* Input for this task
|---|

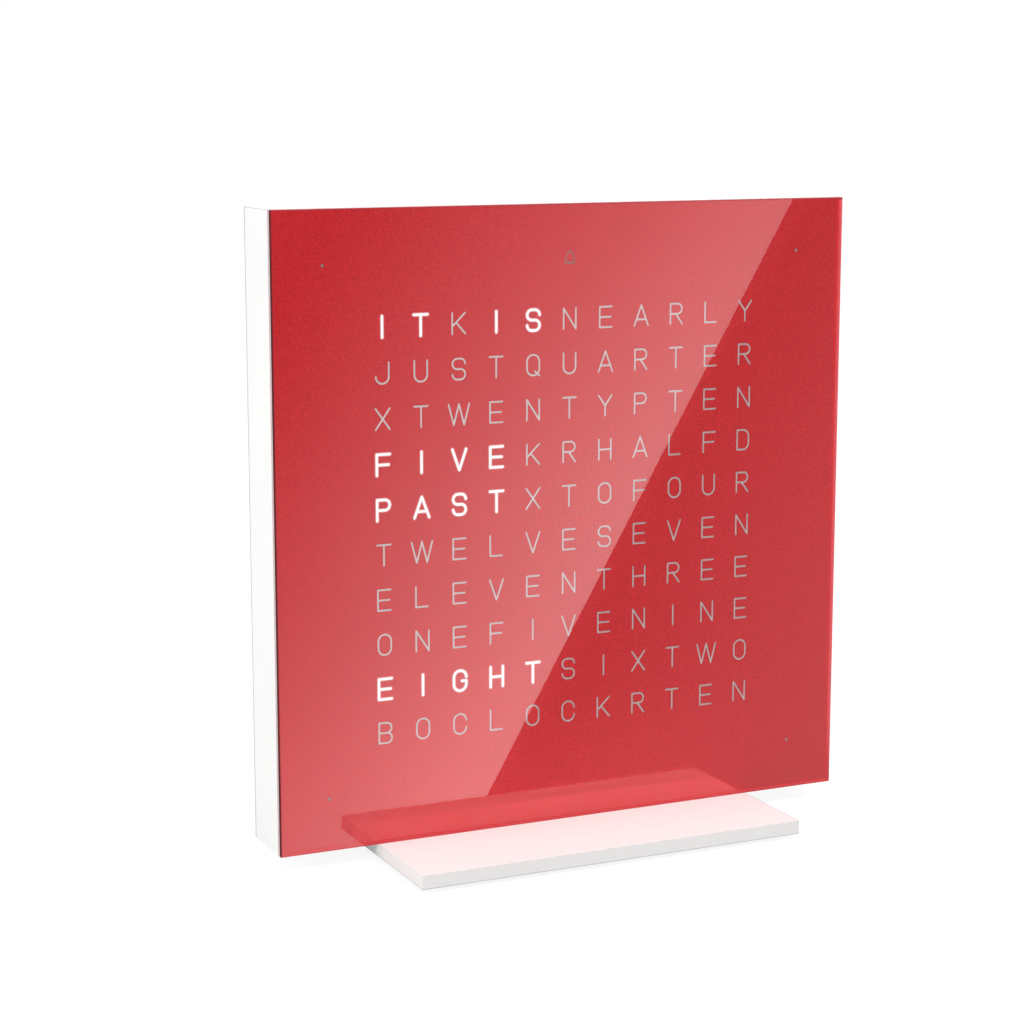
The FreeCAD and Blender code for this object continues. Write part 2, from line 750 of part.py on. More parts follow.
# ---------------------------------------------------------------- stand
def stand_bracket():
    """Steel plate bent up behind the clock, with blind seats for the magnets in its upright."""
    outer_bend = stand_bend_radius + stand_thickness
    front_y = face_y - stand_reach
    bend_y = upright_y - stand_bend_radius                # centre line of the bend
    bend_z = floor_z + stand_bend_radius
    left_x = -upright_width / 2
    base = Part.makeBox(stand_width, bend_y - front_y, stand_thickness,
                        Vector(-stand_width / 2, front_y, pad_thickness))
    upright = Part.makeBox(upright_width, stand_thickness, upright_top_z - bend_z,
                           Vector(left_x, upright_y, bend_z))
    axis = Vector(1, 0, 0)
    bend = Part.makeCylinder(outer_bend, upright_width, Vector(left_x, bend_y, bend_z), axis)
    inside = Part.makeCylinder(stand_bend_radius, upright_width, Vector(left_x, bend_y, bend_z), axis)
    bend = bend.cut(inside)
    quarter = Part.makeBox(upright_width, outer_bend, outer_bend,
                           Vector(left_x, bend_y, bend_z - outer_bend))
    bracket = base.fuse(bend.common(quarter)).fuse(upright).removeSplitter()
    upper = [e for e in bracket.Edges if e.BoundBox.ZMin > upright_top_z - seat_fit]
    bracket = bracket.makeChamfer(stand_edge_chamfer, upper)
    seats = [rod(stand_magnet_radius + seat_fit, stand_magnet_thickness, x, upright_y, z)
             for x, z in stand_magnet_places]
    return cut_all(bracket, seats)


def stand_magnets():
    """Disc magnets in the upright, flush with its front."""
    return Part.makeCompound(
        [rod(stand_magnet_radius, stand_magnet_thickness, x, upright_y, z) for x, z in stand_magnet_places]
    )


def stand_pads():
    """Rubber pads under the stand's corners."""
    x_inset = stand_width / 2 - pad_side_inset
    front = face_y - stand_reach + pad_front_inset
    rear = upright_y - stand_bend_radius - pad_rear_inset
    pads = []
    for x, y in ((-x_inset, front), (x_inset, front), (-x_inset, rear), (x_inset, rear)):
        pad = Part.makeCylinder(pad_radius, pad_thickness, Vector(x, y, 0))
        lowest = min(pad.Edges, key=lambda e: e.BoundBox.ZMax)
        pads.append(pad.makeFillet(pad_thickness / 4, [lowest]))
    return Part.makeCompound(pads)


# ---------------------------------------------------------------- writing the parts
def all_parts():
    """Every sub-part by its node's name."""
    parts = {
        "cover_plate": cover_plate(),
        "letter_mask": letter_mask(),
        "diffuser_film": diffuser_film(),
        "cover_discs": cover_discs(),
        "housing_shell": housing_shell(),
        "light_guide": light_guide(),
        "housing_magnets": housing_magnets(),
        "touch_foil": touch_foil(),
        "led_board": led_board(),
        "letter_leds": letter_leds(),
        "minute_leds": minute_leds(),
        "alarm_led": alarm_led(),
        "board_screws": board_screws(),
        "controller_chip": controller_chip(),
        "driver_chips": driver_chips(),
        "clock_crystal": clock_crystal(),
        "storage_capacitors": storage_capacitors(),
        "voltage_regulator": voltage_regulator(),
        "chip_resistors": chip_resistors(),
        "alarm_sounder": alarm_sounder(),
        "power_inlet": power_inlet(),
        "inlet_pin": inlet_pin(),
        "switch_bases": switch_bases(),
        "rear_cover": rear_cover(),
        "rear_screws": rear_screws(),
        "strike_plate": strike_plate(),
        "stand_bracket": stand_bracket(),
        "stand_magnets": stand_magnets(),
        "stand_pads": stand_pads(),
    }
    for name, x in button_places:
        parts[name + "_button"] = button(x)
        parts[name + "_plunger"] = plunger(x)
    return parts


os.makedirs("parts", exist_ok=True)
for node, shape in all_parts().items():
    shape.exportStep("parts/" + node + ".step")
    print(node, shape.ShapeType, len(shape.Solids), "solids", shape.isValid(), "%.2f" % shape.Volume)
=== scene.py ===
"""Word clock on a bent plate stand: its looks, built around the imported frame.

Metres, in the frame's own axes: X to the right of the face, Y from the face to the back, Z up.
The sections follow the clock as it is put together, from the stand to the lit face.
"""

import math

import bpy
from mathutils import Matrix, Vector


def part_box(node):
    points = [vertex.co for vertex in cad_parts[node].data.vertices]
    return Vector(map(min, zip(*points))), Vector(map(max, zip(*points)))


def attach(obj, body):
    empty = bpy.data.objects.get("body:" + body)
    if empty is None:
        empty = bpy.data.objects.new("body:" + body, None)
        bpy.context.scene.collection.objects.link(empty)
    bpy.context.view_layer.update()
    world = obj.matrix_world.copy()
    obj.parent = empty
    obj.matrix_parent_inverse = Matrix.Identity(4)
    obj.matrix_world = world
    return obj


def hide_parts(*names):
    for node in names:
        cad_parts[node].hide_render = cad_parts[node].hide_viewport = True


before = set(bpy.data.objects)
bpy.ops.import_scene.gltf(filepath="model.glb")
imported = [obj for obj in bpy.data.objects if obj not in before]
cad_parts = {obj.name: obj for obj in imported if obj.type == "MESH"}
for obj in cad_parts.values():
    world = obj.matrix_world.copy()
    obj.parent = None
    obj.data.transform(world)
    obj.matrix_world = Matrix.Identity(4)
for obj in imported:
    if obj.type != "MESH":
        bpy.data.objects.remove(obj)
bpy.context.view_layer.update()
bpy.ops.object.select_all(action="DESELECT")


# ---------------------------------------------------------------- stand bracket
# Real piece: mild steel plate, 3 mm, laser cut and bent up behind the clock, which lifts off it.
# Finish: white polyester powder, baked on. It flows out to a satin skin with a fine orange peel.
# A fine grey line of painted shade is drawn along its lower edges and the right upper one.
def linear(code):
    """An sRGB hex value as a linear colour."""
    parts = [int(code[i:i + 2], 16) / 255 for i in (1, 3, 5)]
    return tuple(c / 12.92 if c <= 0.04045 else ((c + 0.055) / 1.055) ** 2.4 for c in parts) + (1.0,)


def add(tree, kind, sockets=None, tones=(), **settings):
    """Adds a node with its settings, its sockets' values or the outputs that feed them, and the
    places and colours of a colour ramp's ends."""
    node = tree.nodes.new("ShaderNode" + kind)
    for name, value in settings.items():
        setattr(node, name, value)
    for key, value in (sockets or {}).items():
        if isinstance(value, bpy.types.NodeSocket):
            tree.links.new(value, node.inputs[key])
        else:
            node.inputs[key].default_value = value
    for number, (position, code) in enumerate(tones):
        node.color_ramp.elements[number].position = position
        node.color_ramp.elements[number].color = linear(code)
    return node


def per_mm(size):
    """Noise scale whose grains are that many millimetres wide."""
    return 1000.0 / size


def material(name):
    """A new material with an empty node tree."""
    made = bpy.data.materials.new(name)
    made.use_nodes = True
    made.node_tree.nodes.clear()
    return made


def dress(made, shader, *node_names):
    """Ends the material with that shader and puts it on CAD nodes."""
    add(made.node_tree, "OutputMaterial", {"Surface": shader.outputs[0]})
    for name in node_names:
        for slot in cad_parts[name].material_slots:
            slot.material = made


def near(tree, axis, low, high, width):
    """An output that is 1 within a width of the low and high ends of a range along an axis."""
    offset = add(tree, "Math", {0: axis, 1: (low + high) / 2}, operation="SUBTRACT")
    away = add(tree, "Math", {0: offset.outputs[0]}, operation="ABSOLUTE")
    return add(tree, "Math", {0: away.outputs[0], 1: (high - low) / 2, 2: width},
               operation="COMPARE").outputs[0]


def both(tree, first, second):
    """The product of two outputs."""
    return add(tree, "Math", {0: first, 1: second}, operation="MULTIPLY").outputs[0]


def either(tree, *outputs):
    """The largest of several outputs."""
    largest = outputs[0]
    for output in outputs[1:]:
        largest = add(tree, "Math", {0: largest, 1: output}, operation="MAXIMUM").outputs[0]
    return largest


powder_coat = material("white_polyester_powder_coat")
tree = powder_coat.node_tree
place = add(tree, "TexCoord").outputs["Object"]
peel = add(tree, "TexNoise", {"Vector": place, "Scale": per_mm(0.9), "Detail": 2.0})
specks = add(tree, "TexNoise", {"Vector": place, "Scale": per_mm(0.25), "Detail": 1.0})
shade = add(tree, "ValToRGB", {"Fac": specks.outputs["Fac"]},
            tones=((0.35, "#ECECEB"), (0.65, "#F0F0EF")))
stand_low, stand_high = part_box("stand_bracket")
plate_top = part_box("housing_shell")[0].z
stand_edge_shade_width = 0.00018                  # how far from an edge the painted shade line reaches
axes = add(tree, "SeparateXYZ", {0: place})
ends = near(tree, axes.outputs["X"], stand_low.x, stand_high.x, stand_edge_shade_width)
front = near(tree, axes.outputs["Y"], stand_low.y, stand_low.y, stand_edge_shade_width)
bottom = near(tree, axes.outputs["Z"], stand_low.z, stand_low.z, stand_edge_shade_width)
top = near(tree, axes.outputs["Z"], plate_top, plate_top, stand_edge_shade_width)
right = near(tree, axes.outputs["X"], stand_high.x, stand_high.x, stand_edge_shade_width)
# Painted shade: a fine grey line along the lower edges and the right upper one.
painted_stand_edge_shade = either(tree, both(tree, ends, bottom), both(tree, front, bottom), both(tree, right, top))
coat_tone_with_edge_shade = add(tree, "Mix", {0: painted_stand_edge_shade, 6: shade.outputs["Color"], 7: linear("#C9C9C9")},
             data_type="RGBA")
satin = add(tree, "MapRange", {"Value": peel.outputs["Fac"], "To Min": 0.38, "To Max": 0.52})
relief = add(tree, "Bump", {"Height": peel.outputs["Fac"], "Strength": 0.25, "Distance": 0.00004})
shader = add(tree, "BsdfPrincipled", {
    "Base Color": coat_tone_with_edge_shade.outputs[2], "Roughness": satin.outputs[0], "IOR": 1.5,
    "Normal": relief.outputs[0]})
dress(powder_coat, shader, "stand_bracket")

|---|

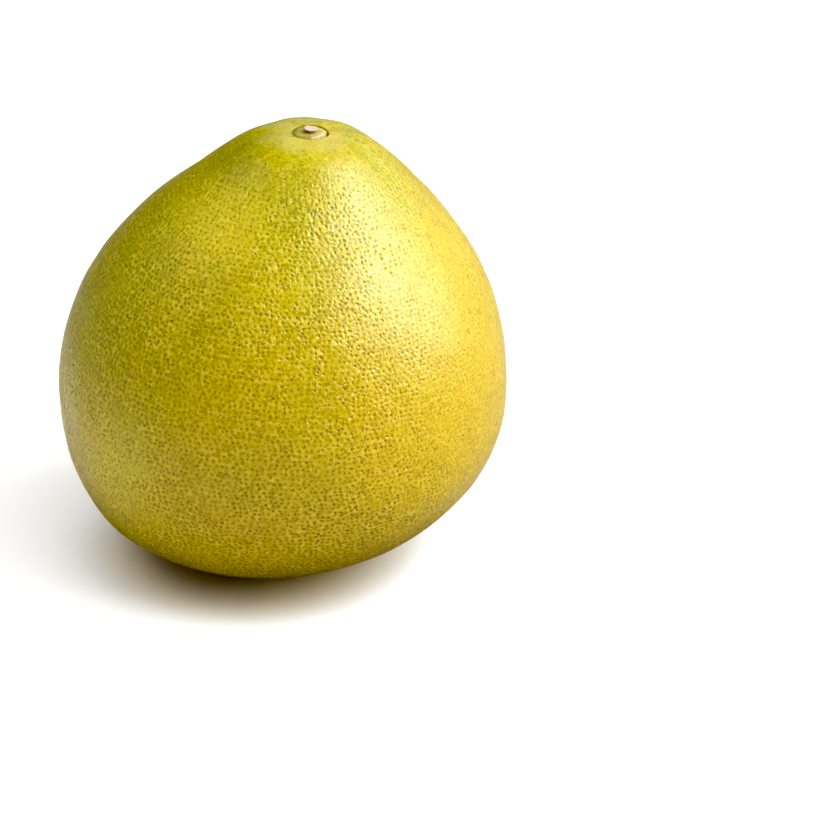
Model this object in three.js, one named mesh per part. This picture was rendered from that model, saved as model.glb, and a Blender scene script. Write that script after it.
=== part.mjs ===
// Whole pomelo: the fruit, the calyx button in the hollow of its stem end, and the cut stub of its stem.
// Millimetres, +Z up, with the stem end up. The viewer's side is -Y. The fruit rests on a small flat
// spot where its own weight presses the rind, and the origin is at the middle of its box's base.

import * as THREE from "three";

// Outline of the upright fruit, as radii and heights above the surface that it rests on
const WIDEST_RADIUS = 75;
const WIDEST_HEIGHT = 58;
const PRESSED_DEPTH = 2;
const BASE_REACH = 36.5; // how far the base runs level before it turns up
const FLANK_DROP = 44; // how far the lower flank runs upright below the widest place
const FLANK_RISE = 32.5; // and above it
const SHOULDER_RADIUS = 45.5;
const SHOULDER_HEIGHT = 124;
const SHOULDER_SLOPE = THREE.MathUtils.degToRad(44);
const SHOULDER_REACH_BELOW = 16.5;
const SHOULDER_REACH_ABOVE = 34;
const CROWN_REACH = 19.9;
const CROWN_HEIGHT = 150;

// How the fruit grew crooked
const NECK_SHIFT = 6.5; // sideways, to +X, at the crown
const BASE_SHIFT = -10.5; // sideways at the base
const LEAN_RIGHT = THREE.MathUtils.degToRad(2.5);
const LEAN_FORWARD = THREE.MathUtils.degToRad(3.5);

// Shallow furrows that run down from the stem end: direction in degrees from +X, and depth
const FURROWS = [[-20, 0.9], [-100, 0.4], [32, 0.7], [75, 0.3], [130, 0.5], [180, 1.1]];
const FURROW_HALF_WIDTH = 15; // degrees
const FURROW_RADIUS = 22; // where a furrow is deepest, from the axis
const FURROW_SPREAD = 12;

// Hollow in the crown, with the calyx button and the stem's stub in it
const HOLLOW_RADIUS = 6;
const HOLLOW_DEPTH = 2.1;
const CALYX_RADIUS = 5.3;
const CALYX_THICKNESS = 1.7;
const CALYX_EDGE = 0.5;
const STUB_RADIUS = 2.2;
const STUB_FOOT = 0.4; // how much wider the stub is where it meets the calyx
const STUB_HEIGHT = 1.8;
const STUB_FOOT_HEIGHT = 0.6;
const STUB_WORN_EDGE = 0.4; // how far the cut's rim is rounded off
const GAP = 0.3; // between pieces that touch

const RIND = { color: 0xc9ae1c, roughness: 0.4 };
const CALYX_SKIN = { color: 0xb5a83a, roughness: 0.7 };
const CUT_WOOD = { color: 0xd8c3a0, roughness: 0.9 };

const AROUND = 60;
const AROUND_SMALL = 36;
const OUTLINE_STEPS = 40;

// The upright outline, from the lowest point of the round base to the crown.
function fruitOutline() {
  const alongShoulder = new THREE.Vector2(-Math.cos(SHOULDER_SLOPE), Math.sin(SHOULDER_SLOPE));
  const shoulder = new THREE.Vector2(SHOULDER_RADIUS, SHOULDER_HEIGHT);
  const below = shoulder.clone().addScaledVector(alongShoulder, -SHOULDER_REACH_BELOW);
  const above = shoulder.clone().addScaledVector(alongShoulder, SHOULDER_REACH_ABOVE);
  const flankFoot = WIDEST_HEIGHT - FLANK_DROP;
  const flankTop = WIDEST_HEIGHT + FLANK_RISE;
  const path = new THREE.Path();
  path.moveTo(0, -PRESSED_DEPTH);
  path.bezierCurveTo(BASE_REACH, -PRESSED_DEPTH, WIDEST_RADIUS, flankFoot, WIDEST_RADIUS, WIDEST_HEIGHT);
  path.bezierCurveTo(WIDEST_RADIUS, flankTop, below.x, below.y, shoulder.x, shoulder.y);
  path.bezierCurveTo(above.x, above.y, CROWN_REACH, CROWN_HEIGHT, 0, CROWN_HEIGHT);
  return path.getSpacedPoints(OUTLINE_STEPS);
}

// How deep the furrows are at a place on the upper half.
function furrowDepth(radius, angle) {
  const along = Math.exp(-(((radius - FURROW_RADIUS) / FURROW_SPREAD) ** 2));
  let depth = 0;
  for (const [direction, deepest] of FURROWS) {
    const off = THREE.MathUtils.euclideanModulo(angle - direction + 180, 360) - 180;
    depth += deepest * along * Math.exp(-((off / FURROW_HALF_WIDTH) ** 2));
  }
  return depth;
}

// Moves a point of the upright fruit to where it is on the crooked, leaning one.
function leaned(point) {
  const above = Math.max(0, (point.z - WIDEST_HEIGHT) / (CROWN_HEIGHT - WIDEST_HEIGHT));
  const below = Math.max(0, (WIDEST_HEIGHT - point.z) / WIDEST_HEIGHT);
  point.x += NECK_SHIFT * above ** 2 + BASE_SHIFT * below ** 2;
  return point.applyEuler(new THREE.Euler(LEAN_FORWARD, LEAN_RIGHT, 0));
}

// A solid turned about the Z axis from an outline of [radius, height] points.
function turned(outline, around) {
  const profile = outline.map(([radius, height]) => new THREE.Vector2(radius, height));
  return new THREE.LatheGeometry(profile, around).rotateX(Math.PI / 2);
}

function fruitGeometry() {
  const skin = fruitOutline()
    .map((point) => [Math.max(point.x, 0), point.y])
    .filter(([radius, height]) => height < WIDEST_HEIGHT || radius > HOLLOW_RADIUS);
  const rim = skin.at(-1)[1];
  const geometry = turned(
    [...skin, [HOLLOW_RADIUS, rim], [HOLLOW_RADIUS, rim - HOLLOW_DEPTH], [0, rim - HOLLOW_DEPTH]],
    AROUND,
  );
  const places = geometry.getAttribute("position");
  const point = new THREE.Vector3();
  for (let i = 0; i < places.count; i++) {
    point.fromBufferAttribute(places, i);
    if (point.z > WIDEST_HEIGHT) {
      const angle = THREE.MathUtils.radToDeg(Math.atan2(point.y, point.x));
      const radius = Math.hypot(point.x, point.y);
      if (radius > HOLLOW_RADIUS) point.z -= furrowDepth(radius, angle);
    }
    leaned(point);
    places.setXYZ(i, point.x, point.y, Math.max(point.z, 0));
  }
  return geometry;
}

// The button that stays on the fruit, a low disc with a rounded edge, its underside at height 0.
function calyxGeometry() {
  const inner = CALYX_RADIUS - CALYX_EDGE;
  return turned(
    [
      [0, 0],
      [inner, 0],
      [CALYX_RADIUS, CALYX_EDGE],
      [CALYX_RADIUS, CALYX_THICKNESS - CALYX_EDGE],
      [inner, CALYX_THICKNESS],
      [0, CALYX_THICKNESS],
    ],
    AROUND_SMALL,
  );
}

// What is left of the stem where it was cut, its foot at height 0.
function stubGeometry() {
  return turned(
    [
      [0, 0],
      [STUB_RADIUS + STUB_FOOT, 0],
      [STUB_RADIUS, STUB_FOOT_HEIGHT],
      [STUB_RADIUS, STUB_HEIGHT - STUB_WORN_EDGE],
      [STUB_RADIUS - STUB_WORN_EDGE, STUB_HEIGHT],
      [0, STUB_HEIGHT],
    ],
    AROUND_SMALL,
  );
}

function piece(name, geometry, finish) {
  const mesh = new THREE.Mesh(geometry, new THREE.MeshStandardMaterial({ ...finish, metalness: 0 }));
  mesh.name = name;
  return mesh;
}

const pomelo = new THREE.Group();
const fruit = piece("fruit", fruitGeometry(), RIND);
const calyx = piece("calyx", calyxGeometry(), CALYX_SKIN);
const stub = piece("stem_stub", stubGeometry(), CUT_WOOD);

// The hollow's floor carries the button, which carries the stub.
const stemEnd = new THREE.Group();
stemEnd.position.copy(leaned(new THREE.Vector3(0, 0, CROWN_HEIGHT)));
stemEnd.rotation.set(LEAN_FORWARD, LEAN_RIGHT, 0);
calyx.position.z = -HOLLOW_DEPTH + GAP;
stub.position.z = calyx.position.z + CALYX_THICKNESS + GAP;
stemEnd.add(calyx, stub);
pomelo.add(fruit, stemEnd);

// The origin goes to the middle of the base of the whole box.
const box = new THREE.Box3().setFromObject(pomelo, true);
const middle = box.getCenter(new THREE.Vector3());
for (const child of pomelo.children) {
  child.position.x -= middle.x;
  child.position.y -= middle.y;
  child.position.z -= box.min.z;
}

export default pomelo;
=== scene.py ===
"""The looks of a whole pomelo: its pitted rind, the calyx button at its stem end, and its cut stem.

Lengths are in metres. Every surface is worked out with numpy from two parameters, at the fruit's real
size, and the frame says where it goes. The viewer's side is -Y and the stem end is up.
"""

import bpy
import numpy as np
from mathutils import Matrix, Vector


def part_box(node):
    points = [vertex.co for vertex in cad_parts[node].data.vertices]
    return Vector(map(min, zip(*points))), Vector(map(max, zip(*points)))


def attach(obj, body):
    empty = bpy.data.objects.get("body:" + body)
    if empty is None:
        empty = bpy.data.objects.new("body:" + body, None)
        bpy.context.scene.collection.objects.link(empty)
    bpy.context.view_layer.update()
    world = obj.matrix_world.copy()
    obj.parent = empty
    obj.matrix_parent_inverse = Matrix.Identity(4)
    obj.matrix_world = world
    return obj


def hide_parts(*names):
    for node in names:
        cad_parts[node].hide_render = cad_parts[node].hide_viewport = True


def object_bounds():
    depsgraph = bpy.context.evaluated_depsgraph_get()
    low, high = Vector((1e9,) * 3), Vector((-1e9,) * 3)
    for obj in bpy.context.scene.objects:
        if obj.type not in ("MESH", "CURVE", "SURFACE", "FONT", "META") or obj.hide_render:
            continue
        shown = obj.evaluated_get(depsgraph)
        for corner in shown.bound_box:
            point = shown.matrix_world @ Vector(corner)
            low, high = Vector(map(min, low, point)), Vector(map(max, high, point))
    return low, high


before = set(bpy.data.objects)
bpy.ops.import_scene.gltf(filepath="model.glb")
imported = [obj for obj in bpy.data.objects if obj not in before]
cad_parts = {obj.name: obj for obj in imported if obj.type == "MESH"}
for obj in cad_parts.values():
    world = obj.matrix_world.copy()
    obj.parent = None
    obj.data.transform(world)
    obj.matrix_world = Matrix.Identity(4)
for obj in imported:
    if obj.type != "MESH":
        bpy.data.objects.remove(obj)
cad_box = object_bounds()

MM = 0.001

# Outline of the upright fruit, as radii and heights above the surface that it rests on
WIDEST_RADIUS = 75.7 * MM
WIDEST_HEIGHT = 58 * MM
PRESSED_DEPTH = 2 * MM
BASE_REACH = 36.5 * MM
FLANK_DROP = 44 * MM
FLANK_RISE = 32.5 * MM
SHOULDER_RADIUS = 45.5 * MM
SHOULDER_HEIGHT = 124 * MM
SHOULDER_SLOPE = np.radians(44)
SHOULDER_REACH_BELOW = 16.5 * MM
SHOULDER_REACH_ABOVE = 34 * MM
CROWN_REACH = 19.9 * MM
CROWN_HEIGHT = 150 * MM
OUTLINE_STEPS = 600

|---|

* Your task
Extract each line holding the word "follow" from the records.

* Solved exercise
The FreeCAD and Blender code for this object continues. Write part 2, from line 750 of part.py on. More parts follow.
The sections follow the clock as it is put together, from the stand to the lit face.